Parents strive to protect their kids from harm's way. From making sure their seat belts are buckled to walking them to school, mothers and fathers take numerous precautions to ensure the safety of their kids.
However, child identity theft rarely makes an appearance at the top of the long list of parental worries. Many parents think their children may be immune to the crime, only to find out years down the line that their son or daughter has damage to their credit reports and credit scores, issues with their medical history or problems securing employment.
According to a 2008 Javelin Strategy and Research study, 5 percent of children had a credit report connected to their Social Security number. Of these individuals, 54 percent were victims of identity theft, owing on average of $12,779 in fraudulent debt.
Because child identity theft can cause numerous financial problems for a person as he or she goes through life, it’s important for parents to learn ways to reduce the risk of this type of crime. Researching various fraud protection strategies may enable families to safeguard children from growing up with unfairly damaged credit reports and scores.
1. The advent of social networking sites like Facebook and Twitter have enabled individuals to share information about their children with family and friends. However, parents should be careful about the details they post on these sites. In some cases, identity thieves will dig around on the Web to piece together enough personal information about a child to commit fraud. Keeping privacy settings to their most restrictive on social networking sites may help lower the risk of child identity theft.

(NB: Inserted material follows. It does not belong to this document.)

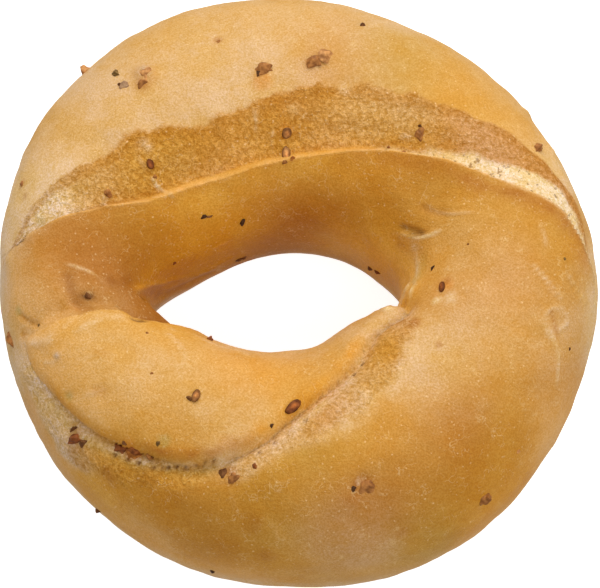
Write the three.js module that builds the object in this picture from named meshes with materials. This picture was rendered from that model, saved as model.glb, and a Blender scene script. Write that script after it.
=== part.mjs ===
// A hand-rolled bagel, baked as one piece: a rope of dough closed into a ring, with its tapered end
// lapped over its root at the front left, and a burst along the back where the skin split in the oven.
//
// Millimetres, +Z up. The bagel lies on its flat foot at z = 0, and the origin is the middle of its box
// at that height. The front of the ring faces -Y and the burst runs round the back, +Y.
//
// Two angles name a place on the skin. "around" runs round the ring: 0 at the right (+X), 90 at the back.
// "over" runs over the rope: 0 at the outer rim, 90 at the crown, 180 at the hole, 270 at the foot.

import * as THREE from "three";

// The rope's size at twelve stations, one every 30 degrees round the ring from the right:
// [hole radius from the middle of the hole, rim radius from the middle of the ring, crown height].
const STATIONS = [
  [22.5, 54.5, 37],
  [18.8, 54.5, 37],
  [15.2, 56, 37],
  [13, 58.5, 37],
  [13, 60.3, 36.5],
  [16, 58.6, 35],
  [23, 55, 34],
  [15.5, 54.5, 36],
  [13, 55, 38],
  [12, 55, 38],
  [12.5, 55.5, 37.5],
  [14.2, 54, 37],
];
const HOLE_CENTRE = new THREE.Vector2(-4.3, -2); // the hole sits left of the middle and a little forward
const SQUARENESS = 2.2; // superellipse power of the rope's section, where 2 is an ellipse
const BELLY_SHARE = 0.46; // height of the widest place, as a share of the crown height
const UNDER_DEPTH = 24; // how far the round section would reach below the belly, had it not sat down flat

// The lip is the torn edge of the skin, as [around, over], from the right rim over the back to the left
// rim. The skin on its hole side stands proud and the burst on its outer side is sunk.
const LIP_LINE = [
  [-6, 25],
  [1, 33],
  [7, 43],
  [13, 55],
  [19, 74],
  [29, 90],
  [44, 107],
  [66, 121],
  [80, 126],
  [100, 129],
  [124, 129],
  [150, 118],
  [162, 100],
  [169, 80],
  [174, 58],
  [179, 24],
];
const LIP_HEIGHT = 0.7; // rise at the lip, which fades towards the hole
const LIP_FADE = 9;
const LIP_FACE = 1.4; // width of the torn face between the lip and the burst
const BURST_DEPTH = 1.3; // drop behind the lip, which fades towards the rim
const BURST_WIDTH = 10;
const LIP_TAPER = 18; // the lip dies away over this length at either end

// The lap is the tapered end of the rope. Its front edge runs from the left tip over the crown to the
// hole, its heel goes down inside the hole and back under the rope, and its side climbs to the tip again.
const LAP_FRONT = [
  [197, 38],
  [206, 36],
  [220, 43],
  [234, 54],
  [247, 62],
  [261, 81],
  [275, 99],
  [290, 111],
  [305, 120],
  [322, 129],
  [340, 132],
];
const LAP_HEEL = [
  [348, 152],
  [350, 190],
  [344, 225],
  [310, 248],
  [240, 248],
];
const LAP_SIDE = [
  [214, 226],
  [208, 190],
  [204, 140],
  [197, 107],
  [196, 80],
  [196, 58],
];
const LAP_EDGE = 2.2; // drop from the lapped end's skin to the crease at its edge
const LAP_SHOULDER = 5; // the end rounds down to the crease over this width
const LAP_BED = 4; // the rope under it rises out of the crease over this width

// The skin is a grid of corners. One row of it follows the lip and then the lap's front edge, two rows
// follow the two edges of the foot, and one column follows the lap's side.
const STEPS_ROUND = 112;
const STEPS_UP_SIDE = 21; // from an edge of the foot up to the row along the lip and the lap
const STEPS_UNDER_FOOT = 4;
const STEPS_OVER = 2 * STEPS_UP_SIDE + STEPS_UNDER_FOOT;
const ROW_GATHER = 0.6; // how much closer the rows lie by the lip and the lap, from 0 to 1
const COLUMN_GATHER = 0.5; // how much closer the columns lie by the lap's side
const SIDE_AROUND = 200;
const RELIEF_FLOOR = 11; // the relief dies away below this height, so that the foot keeps its edge

const CRUST = new THREE.MeshStandardMaterial({
  name: "crust",
  color: 0xd59d52,
  roughness: 0.55,
  metalness: 0,
});

const sizes = new THREE.CatmullRomCurve3(
  STATIONS.map(([hole, rim, crown]) => new THREE.Vector3(hole, rim, crown)),
  true,
  "catmullrom",
);

/** An angle brought into one turn that starts at a given angle. */
function wrap(angle, start) {
  return THREE.MathUtils.euclideanModulo(angle - start, 360) + start;
}

/** A sine or cosine pulled outwards, so that a circle becomes a superellipse. */
function squared(value) {
  return Math.sign(value) * Math.abs(value) ** (2 / SQUARENESS);
}

/** The point on the plain rope, without its lap and lip, at an angle round and an angle over. */
function ropePoint(around, over) {
  const turn = THREE.MathUtils.degToRad(around);
  const roll = THREE.MathUtils.degToRad(over);
  const size = sizes.getPoint(wrap(around, 0) / 360);
  const outwards = new THREE.Vector2(Math.cos(turn), Math.sin(turn));
  const holeEdge = outwards.clone().multiplyScalar(size.x).add(HOLE_CENTRE);
  const rim = outwards.clone().multiplyScalar(size.y);
  const plan = holeEdge.lerp(rim, (1 + squared(Math.cos(roll))) / 2);
  const belly = BELLY_SHARE * size.z;
  const rise = squared(Math.sin(roll));
  const height = belly + rise * (rise > 0 ? size.z - belly : UNDER_DEPTH);
  return new THREE.Vector3(plan.x, plan.y, Math.max(height, 0));
}

/** The rope's outward normal, from its points a little to either side. */
function ropeNormal(around, over) {
  const step = 0.5;
  const along = ropePoint(around + step, over).sub(ropePoint(around - step, over));
  const across = ropePoint(around, over + step).sub(ropePoint(around, over - step));
  return along.cross(across).normalize();
}

/** The angle over the rope at which its hole side reaches the foot. */
function footOver(around) {
  const crown = sizes.getPoint(wrap(around, 0) / 360).z;
  const drop = ((BELLY_SHARE * crown) / UNDER_DEPTH) ** (SQUARENESS / 2);
  return 180 + THREE.MathUtils.radToDeg(Math.asin(drop));
}

/** A smooth line through [around, over] places, as closely spaced places in order. */
function drawLine(places, closed) {
  const corners = places.map(([around, over]) => new THREE.Vector3(around, over, 0));
  return new THREE.CatmullRomCurve3(corners, closed).getSpacedPoints(500);
}

const lipPlaces = drawLine(LIP_LINE, false);
const lapPlaces = drawLine([...LAP_FRONT, ...LAP_HEEL, ...LAP_SIDE], true);
const lipPoints = lipPlaces.map(({ x, y }) => ropePoint(x, y));
const lapPoints = lapPlaces.map(({ x, y }) => ropePoint(x, y));

// The row follows most of the lip and of the lap's front edge, and crosses between them at the right.
const ROW_CROSSING = [
  [340, 110],
  [356, 70],
  [367, 43],
];
const rowPlaces = drawLine([...LIP_LINE.slice(2), ...LAP_FRONT.slice(0, -1), ...ROW_CROSSING], false);
const sidePlaces = drawLine([LAP_FRONT[0], ...LAP_SIDE.toReversed()], false);

/** A line's angle over the rope, at an angle round the ring. */
function overAt(places, around) {
  const wanted = wrap(around, places[0].x);
  const i = Math.max(places.findIndex(({ x }) => x >= wanted), 1);
  const [from, to] = [places[i - 1], places[i]];
  return THREE.MathUtils.mapLinear(wanted, from.x, to.x, from.y, to.y);
}

/** The lap's side: its angle round the ring, at an angle over the rope. */
function sideAround(over) {
  const wanted = wrap(over, sidePlaces[0].y);
  const i = sidePlaces.findIndex(({ y }) => y >= wanted);
  if (i > 0) return sidePlaces[i].x;
  const [top, bottom] = [sidePlaces[0], sidePlaces.at(-1)];
  return THREE.MathUtils.mapLinear(wanted, bottom.y, top.y + 360, bottom.x, top.x);
}

/** How far off the nearest of a line's points is, and which one it is. */
function nearest(points, target) {
  let index = 0;
  let distance = Infinity;
  points.forEach((point, i) => {
    const here = point.distanceTo(target);
    if (here >= distance) return;
    index = i;
    distance = here;
  });
  return { index, distance };
}

/** Whether a place lies inside the lap's outline, by counting the outline's crossings to one side. */
function isOnLap(around, over) {
  let inside = false;
  lapPlaces.forEach((end, i) => {
    const start = lapPlaces.at(i - 1);
    if (start.y > over === end.y > over) return;
    const crossing = THREE.MathUtils.mapLinear(over, start.y, end.y, start.x, end.x);
    if (around < crossing) inside = !inside;
  });
  return inside;
}

/** How far the lip and the burst behind it move the skin. */
function lipRelief(point, around, over) {
  const { index, distance } = nearest(lipPoints, point);
  const start = lipPoints[index].distanceTo(lipPoints[0]);
  const end = lipPoints[index].distanceTo(lipPoints.at(-1));
  const strength = THREE.MathUtils.smoothstep(Math.min(start, end), 0, LIP_TAPER);
  const above = wrap(over - overAt(lipPlaces, around), 0);
  if (above < 180) return strength * LIP_HEIGHT * Math.exp(-distance / LIP_FADE);
  const burst = -BURST_DEPTH * Math.exp(-((distance / BURST_WIDTH) ** 2));
  const face = THREE.MathUtils.smoothstep(distance, 0, LIP_FACE);
  return strength * THREE.MathUtils.lerp(LIP_HEIGHT, burst, face);
}

/** How far the crease round the lapped end moves the skin, with a round shoulder on the lap's side. */
function lapRelief(point, around, over) {
  const { distance } = nearest(lapPoints, point);
  if (!isOnLap(wrap(around, 0), wrap(over, 0))) return -LAP_EDGE * Math.exp(-distance / LAP_BED);
  const inwards = Math.min(distance / LAP_SHOULDER, 1);
  return -LAP_EDGE * (1 - Math.sqrt(1 - (1 - inwards) ** 2));
}

/** The finished skin. The foot stays flat: nothing there moves, and nothing goes below it. */
function skinPoint(around, over) {
  const point = ropePoint(around, over);
  if (point.z === 0) return point;
  const strength = THREE.MathUtils.smoothstep(point.z, 0, RELIEF_FLOOR);
  const relief = lapRelief(point, around, over) + lipRelief(point, around, over);
  point.addScaledVector(ropeNormal(around, over), strength * relief);
  point.z = Math.max(point.z, 0);
  return point;
}

/** The place of a grid corner, from its share of the way round and its share of the way over. */
function gridPlace(roundShare, overShare) {
  const turn = 2 * Math.PI * roundShare;
  const away = 360 * roundShare - THREE.MathUtils.radToDeg(COLUMN_GATHER * Math.sin(turn));
  const plain = SIDE_AROUND + away;
  const plainOver = gridOver(plain, overShare);
  const bend = (sideAround(plainOver) - SIDE_AROUND) * (0.5 + 0.5 * Math.cos(THREE.MathUtils.degToRad(away)));
  return [plain + bend, gridOver(plain + bend, overShare)];
}

/** A grid corner's angle over the rope: up one side of the foot to the row, and down the other. */
function gridOver(around, overShare) {
  const step = Math.round(overShare * STEPS_OVER);
  const row = overAt(rowPlaces, around);
  const foot = footOver(around);
  if (step <= STEPS_UP_SIDE) return row + (foot - row) * gather(step / STEPS_UP_SIDE);
  const left = STEPS_OVER - step;
  if (left <= STEPS_UP_SIDE) return row + 360 + (180 - foot - row) * gather(left / STEPS_UP_SIDE);
  return THREE.MathUtils.mapLinear(step, STEPS_UP_SIDE, STEPS_OVER - STEPS_UP_SIDE, foot, 540 - foot);
}

/** A share from 0 to 1 whose steps lie closer at its start. */
function gather(share) {
  return share - ROW_GATHER * share * (1 - share);
}

/** A torus carries the grid: each of its corners is moved to the place on the skin that its uv names. */
function makeBagel() {
  const geometry = new THREE.TorusGeometry(40, 18, STEPS_OVER, STEPS_ROUND);
  const corners = geometry.getAttribute("position");
  const shares = geometry.getAttribute("uv");
  for (let i = 0; i < corners.count; i += 1) {
    const point = skinPoint(...gridPlace(shares.getX(i), shares.getY(i)));
    corners.setXYZ(i, point.x, point.y, point.z);
  }
  geometry.computeVertexNormals();
  geometry.computeBoundingBox();
  const middle = geometry.boundingBox.getCenter(new THREE.Vector3());
  const bagel = new THREE.Mesh(geometry, CRUST);
  bagel.name = "bagel";
  bagel.position.set(-middle.x, -middle.y, 0);
  return bagel;
}

const part = new THREE.Group();
part.add(makeBagel());

export default part;
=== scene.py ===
import math
import bpy
import numpy as np
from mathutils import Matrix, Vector, kdtree, noise


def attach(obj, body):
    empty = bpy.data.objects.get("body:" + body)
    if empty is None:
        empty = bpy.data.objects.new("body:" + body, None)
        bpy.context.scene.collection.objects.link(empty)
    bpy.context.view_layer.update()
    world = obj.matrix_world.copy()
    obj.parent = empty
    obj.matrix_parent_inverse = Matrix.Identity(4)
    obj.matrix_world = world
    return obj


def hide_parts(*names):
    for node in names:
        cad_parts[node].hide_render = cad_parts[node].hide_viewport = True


# A hand-rolled bagel on a white light table. Sizes are in millimetres until a mesh is made.
# Two angles name a place on the crust, as in the part: "around" runs round the ring, 0 at the right and
# 90 at the back, and "over" runs over the rope, 0 at the outer rim, 90 at the crown, 180 at the hole.

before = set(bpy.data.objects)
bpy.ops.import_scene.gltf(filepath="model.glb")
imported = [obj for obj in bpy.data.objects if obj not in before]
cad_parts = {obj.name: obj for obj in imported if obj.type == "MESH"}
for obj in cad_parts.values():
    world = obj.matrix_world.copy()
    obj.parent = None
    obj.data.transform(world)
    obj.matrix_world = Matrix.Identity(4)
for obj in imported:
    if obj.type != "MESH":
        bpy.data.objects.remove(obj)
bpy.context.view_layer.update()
print("frame loaded")


def toLinear(hexColour, alpha=1.0):
    parts = [int(hexColour[i:i + 2], 16) / 255 for i in (1, 3, 5)]
    return [c / 12.92 if c <= 0.04045 else ((c + 0.055) / 1.055) ** 2.4 for c in parts] + [alpha]


def addNode(tree, kind, settings=None, links=None):
    node = tree.nodes.new(kind)
    for name, value in (settings or {}).items():
        if isinstance(name, int) or name in node.inputs.keys():
            node.inputs[name].default_value = value
        else:
            setattr(node, name, value)
    for name, source in (links or {}).items():
        tree.links.new(source, node.inputs[name])
    return node


def perMetre(sizeMm):
    return 1000 / sizeMm  # a texture's Scale, from the size of its features


mixShare, mixFirst, mixSecond, mixed = 0, 6, 7, 2  # a colour Mix node's sockets, whose names are not unique


rope = {
    # [hole radius, rim radius, crown height] every 30 degrees round from the right
    "stations": [
        [22.5, 54.5, 37], [18.8, 54.5, 37], [15.2, 56, 37], [13, 58.5, 37],
        [13, 60.3, 36.5], [16, 58.6, 35], [23, 55, 34], [15.5, 54.5, 36],
        [13, 55, 38], [12, 55, 38], [12.5, 55.5, 37.5], [14.2, 54, 37],
    ],
    "holeCentre": (-4.3, -2.0),
    "ringMiddle": (-0.33, 1.81),  # middle of the whole box, which is the frame's origin
    "squareness": 2.2,            # 2 is an elliptical section
    "bellyShare": 0.46,
    "underDepth": 24,             # the section would go on this far under the widest line
    "columns": 512,
    "rowsUpSide": 82,
    "rowsUnderFoot": 14,
    "rowGather": 0.45,            # how much closer the rows lie by the lip and the lap
    "columnGather": 0.3,
    "sideAround": 200,            # the column of corners that follows the lap's side
}

# lines on the crust, as (around, over)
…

2. Parents should always be hesitant and reluctant to share personal details about their children, including their dates of birth and Social Security numbers. If this information is absolutely required, for example by a hospital or school system, mothers and fathers need to ask how the data will be stored and protected. Also, it’s important to know how these records will be destroyed if they are no longer needed. Protecting children’s Social Security numbers is one of the most important methods of defending against identity theft.
3. Although children should not have credit reports and scores until they sign up for their first line of credit, if they are a victim of identity theft, there may be fraudulent accounts in their name. For this reason, parents should check their children’s credit reports for free each year as they would their own, using www.annualcreditreport.com. Taking this extra precaution will inform parents about the safety of their child’s financial information.